As it is, we get excerpts from pre-existing interviews with founder Lucia Chase and early company members like Agnes deMille, and fresh conversations with Frederick Franklin, Alicia Alonso, and Donald Saddler. Both Lupe Serrano and Ruth Ann Koesun talk about the years of touring (Koesun pages through one of her scrapbooks, with pictures of the company flying in cargo planes, looking more like paratroopers than dancers). And we get snippets of performances and rehearsals from those years of works by Anthony Tudor, George Balanchine, deMille, and Jerome Robbins.

abt

American Ballet Theatre dancers Nora Kaye, Fernando Alonso and Alicia Alonso
as they embark on their first tour of Europe, circa 1946.
Photo courtesy of Steeplechase Films, Inc.

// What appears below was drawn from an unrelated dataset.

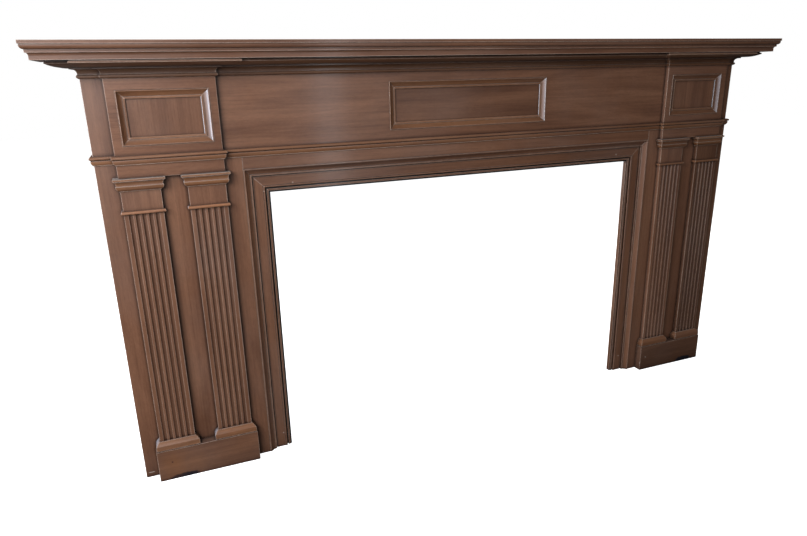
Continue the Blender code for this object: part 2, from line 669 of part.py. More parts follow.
def fluted_shaft(node_name, side, inner_x):
    """Pilaster board with stopped flutes cut in its face."""
    centre_x = inner_x + PILASTER_WIDTH / 2.0
    low_x = side * centre_x - PILASTER_WIDTH / 2.0
    high_x = low_x + PILASTER_WIDTH
    front = BLOCK_FRONT_Y
    back = FRIEZE_Y - CLEARANCE
    edges = []
    for number in range(FLUTE_COUNT):
        middle = side * centre_x + (number - (FLUTE_COUNT - 1) / 2.0) * FLUTE_PITCH
        edges.append((middle - FLUTE_WIDTH / 2.0, middle + FLUTE_WIDTH / 2.0))

    points = []

    def add(x, y, z):
        points.append((x, y, z))
        return len(points) - 1

    levels = (
        PLINTH_HEIGHT + CLEARANCE,
        BASE_TOP_Z - FLUTE_TUCK,
        ASTRAGAL_BOTTOM_Z + FLUTE_TUCK,
        LINTEL_BOTTOM_Z - CLEARANCE,
    )
    plain = []
    for z in levels:
        row = [add(low_x, back, z), add(low_x, front, z)]
        for left, right in edges:
            row += [add(left, front, z), add(right, front, z)]
        row += [add(high_x, front, z), add(high_x, back, z)]
        plain.append(row)
    arcs = []
    for z in levels[1:3]:
        level_arcs = []
        for left, right in edges:
            curve = bow((left, front), (right, front), -FLUTE_DEPTH, FLUTE_STEPS)[1:-1]
            level_arcs.append([add(x, y, z) for x, y in curve])
        arcs.append(level_arcs)

    faces = [tuple(plain[0]), tuple(plain[-1])]
    count = len(plain[0])
    for level in range(3):
        low, high = plain[level], plain[level + 1]
        for step in range(count):
            following = (step + 1) % count
            in_flute = 2 <= step < count - 2 and step % 2 == 0
            if level == 1 and in_flute:
                continue
            faces.append((low[step], low[following], high[following], high[step]))
    for number in range(FLUTE_COUNT):
        ends = (2 + 2 * number, 3 + 2 * number)
        chains = []
        for level in range(2):
            row = plain[level + 1]
            chains.append([row[ends[0]]] + arcs[level][number] + [row[ends[1]]])
            faces.append(tuple(chains[-1]))
        for step in range(len(chains[0]) - 1):
            faces.append((chains[0][step], chains[0][step + 1], chains[1][step + 1], chains[1][step]))
    return add_solid(node_name, points, faces, STILE_COLOUR)


def pilaster(side, side_name, place_name, inner_x, outer_return_y):
    """One pilaster: fluted board, capital, astragal and base mould."""
    outer_x = inner_x + PILASTER_WIDTH
    name = side_name + "_" + place_name
    plan = [
        (outer_x, outer_return_y),
        (outer_x, BLOCK_FRONT_Y),
        (inner_x, BLOCK_FRONT_Y),
        (inner_x, FRIEZE_Y - CLEARANCE),
    ]
    fluted_shaft("pilaster_" + name, side, inner_x)
    swept_mould("capital_" + name, plan, 0, 3, capital_profile(), side, MOULD_COLOUR)
    swept_mould("astragal_" + name, plan, 0, 3, astragal_profile(), side, MOULD_COLOUR)
    swept_mould("base_" + name, plan, 0, 3, base_profile(), side, MOULD_COLOUR)


def plinth(side, side_name):
    """Plinth block under both pilasters, notched to the outer strip."""
    front = PLINTH_FRONT_Y
    plan = [
        (PLINTH_INNER_X, front),
        (PLINTH_OUTER_X, front),
        (PLINTH_OUTER_X, STRIP_Y - CLEARANCE),
        (BLOCK_OUTER_X + CLEARANCE, STRIP_Y - CLEARANCE),
        (BLOCK_OUTER_X + CLEARANCE, FRIEZE_Y - CLEARANCE),
        (PLINTH_INNER_X, FRIEZE_Y - CLEARANCE),
    ]
    rings = [[(side * x, y, z) for x, y in plan] for z in (0.0, PLINTH_HEIGHT)]
    loft("plinth_" + side_name, rings, RAIL_COLOUR)


def carcase():
    """Boards that carry the mouldings."""
    back = FRIEZE_Y + BOARD_THICKNESS
    framed_board(
        "frieze_board",
        (-BLOCK_OUTER_X, RAIL_TOP_Z + CLEARANCE),
        (BLOCK_OUTER_X, SHELF_SOFFIT_Z - CLEARANCE),
        (-CENTRE_PANEL_HALF_WIDTH, CENTRE_PANEL_BOTTOM_Z),
        (CENTRE_PANEL_HALF_WIDTH, CENTRE_PANEL_TOP_Z),
        FRIEZE_Y,
        back,
        RAIL_COLOUR,
    )
    box(
        "head_rail",
        (-ARCHITRAVE_OUTER_X + CLEARANCE, FRIEZE_Y, ARCHITRAVE_TOP_Z),
        (ARCHITRAVE_OUTER_X - CLEARANCE, back, RAIL_TOP_Z),
        RAIL_COLOUR,
    )
    for side, side_name in SIDE_NAMES:
        low, high = sided(side, ARCHITRAVE_OUTER_X, BLOCK_OUTER_X)
        box("leg_board_" + side_name, (low, FRIEZE_Y, 0.0), (high, back, RAIL_TOP_Z), STILE_COLOUR)
        low, high = sided(side, BLOCK_OUTER_X + CLEARANCE, STRIP_OUTER_X)
        box(
            "outer_strip_" + side_name,
            (low, STRIP_Y, 0.0),
            (high, STRIP_Y + BOARD_THICKNESS, SHELF_SOFFIT_Z - CLEARANCE),
            STILE_COLOUR,
        )
        low, high = sided(side, STRIP_OUTER_X - BOARD_THICKNESS, STRIP_OUTER_X)
        box(
            "side_return_" + side_name,
            (low, STRIP_Y + BOARD_THICKNESS + CLEARANCE, 0.0),
            (high, WALL_Y, SHELF_SOFFIT_Z - CLEARANCE),
            STILE_COLOUR,
        )
        low, high = sided(side, BLOCK_INNER_X, BLOCK_OUTER_X)
        hole_low, hole_high = sided(side, BLOCK_PANEL_INNER_X, BLOCK_PANEL_OUTER_X)
        framed_board(
            "block_" + side_name,
            (low, LINTEL_BOTTOM_Z),
            (high, SHELF_SOFFIT_Z - CLEARANCE),
            (hole_low, BLOCK_PANEL_BOTTOM_Z),
            (hole_high, BLOCK_PANEL_TOP_Z),
            BLOCK_FRONT_Y,
            FRIEZE_Y - CLEARANCE,
            RAIL_COLOUR,
        )


def build():
    """Put the whole mantel together."""
    clear_scene()
    moulded_plate("shelf_board", shelf_edge(), RAIL_COLOUR)
    moulded_plate("shelf_underboard", underboard_edge(), MOULD_COLOUR)
    moulding_course("bed_mould", bed_profile())
    moulding_course("necking", neck_profile())
    carcase()
    for side, side_name in SIDE_NAMES:
        low, high = sided(side, BLOCK_PANEL_INNER_X, BLOCK_PANEL_OUTER_X)
        panel_low = (low, BLOCK_PANEL_BOTTOM_Z)
        panel_high = (high, BLOCK_PANEL_TOP_Z)
        panel_frame("block_frame_" + side_name, panel_low, panel_high, BLOCK_FRONT_Y)
        sunk_panel(
            "block_panel_" + side_name, panel_low, panel_high,
            BLOCK_FRONT_Y, FRIEZE_Y - CLEARANCE, STILE_COLOUR,
        )
        pilaster(side, side_name, "outer", PILASTER_A_INNER_X, STRIP_Y - CLEARANCE)
        pilaster(side, side_name, "inner", PILASTER_B_INNER_X, FRIEZE_Y - CLEARANCE)
        plinth(side, side_name)
    panel_low = (-CENTRE_PANEL_HALF_WIDTH, CENTRE_PANEL_BOTTOM_Z)
    panel_high = (CENTRE_PANEL_HALF_WIDTH, CENTRE_PANEL_TOP_Z)
    panel_frame("centre_frame", panel_low, panel_high, FRIEZE_Y)
    sunk_panel(
        "centre_panel", panel_low, panel_high,
        FRIEZE_Y, FRIEZE_Y + BOARD_THICKNESS, RAIL_COLOUR,
    )
    opening_frame("architrave", architrave_profile(), STILE_COLOUR, RAIL_COLOUR)
    opening_frame("lining", lining_profile(), STILE_COLOUR, RAIL_COLOUR)


build()
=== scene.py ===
import json
import math

import bpy
from mathutils import Matrix, Vector, noise

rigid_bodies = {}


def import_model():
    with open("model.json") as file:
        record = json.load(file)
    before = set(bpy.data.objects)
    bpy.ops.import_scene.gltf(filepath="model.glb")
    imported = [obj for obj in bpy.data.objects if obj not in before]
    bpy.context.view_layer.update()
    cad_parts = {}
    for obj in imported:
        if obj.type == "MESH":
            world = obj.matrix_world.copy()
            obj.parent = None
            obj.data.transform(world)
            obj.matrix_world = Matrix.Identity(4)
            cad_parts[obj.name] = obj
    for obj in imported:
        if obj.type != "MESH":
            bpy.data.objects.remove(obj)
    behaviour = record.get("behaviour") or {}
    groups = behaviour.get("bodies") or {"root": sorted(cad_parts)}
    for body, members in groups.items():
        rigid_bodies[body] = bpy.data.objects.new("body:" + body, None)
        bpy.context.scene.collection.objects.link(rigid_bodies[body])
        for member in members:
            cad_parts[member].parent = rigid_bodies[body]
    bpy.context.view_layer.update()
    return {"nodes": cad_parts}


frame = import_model()

# Camera, fitted to the photograph: metres, degrees, and picture points for the focal length
CAMERA_PLACE = (-0.956, -1.822, 1.177)
CAMERA_YAW = 21.28
CAMERA_PITCH = 17.27
CAMERA_ROLL = 1.35
SENSOR_WIDTH = 36.0
FOCAL_PIXELS = 619.3
IMAGE_WIDTH = 807.0
CLIP_RANGE = (0.05, 100.0)

# Studio: name, place, aim, width, height, power in watts, colour
LIGHTS = (
    ("window", (-2.20, -1.75, 1.80), (-0.75, 0.0, 0.80), 1.6, 1.4, 64.0, (0.98, 0.98, 1.0)),
    ("side_window", (-4.20, -0.40, 1.10), (-0.20, 0.0, 0.70), 0.9, 1.5, 120.0, (0.80, 0.90, 1.0)),
    ("doorway", (-1.50, -3.80, 1.90), (-0.60, 0.0, 0.80), 1.4, 1.8, 18.0, (0.86, 0.93, 1.0)),
    ("streak", (0.17, -2.40, 0.95), (-0.47, 0.0, 1.08), 0.16, 1.4, 5.0, (0.85, 0.93, 1.0)),
    ("back_left", (-2.60, 2.20, 1.00), (-1.00, 0.0, 0.60), 1.2, 1.6, 45.0, (0.90, 0.95, 1.0)),
    ("back_right", (2.40, 2.20, 1.90), (0.70, 0.1, 0.80), 1.5, 1.5, 60.0, (1.0, 0.98, 0.95)),
)
WORLD_FILL = (0.07, 0.07, 0.074, 1.0)
FLOOR_BOUNCE = (0.06, 0.054, 0.050, 1.0)
FLOOR_GLOW = 1.05
FLOOR_REACH = 14.0
FLOOR_ROUGHNESS = 0.9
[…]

These clips from the past are as tantalizing as they are brief. Nora Kaye, whose skills as a dancing actress really exemplified the Ballet Theater style, is just one example—we see bits of her performances in Tudor’s seminal Pillar of Fire and deMille’s Fall River Legend, where she plays Lizzie Borden. In those works, and others, her use of weight and focus is highly refined, and almost unseen today. In one shot from a rehearsal, we watch her walk upstage with her hands on her hips—her weight is dropped but her feet on the floor are anything but casual. She is stalking something and we are grateful it is not us.

 

But the bulk of the actual dancing in this film comes from contemporary productions, with much of it slowed down to the point that it resembles biomechanical analysis. While it’s fascinating to see something like Kitri’s explosive sissonne from her entrance in Don Quixote in that much detail, the musicality of the phrasing is eliminated. The kinesthetic impulse that helps us “feel” what a dancer is doing is gone, replaced by a special effect. Daniil Simkin, who is known for his allegro work, seems to hover over the ground like a UFO in a slowed-down solo from Benjamin Millepied’s Everything Doesn’t Happen at Once, but we cannot get a sense of how he looks in real time from this doctored footage.

misty

American Ballet Theatre dancer Misty Copeland being filmed by American Masters – American Ballet Theatre: A History cinematographer Buddy Squires, ASC, at Kaatsbaan International Dance Center in Tivoli, N.Y., 2013.
Photo by George Seminara

The film does its best work with contemporary interviews—Julie Kent, who is retiring from the stage this season, speaks very personally about her sense of responsibility to the art form. And artistic director Kevin McKenzie puts a thoughtful finger on the fundamental nature of performing when he observes that a dancer needs both hubris and humility as they dance iconic works while continuing to refine their skills.

 

It may seem unfair to complain when there are so few dance programs on television—after all, the internet is packed with all kinds of dancing. But that resource works best for those who know what they’re looking for—the true strength of the old Dance in America programming was in its ability to explain the art form and contextualize the work. If I want to compare Mikhail Fokine’s 1910 choreography for Firebird with Alexei Ratmansky’s new version from 2012, I can likely find enough footage online to do the job. But if I don’t really understand that there are multiple versions of the ballet, and that the latter ones are often commenting on the original, I need some help. Likewise, if I’m curious about the creation of American ballet in the 20th century, American Ballet Theatre: A History raises more questions than it answers.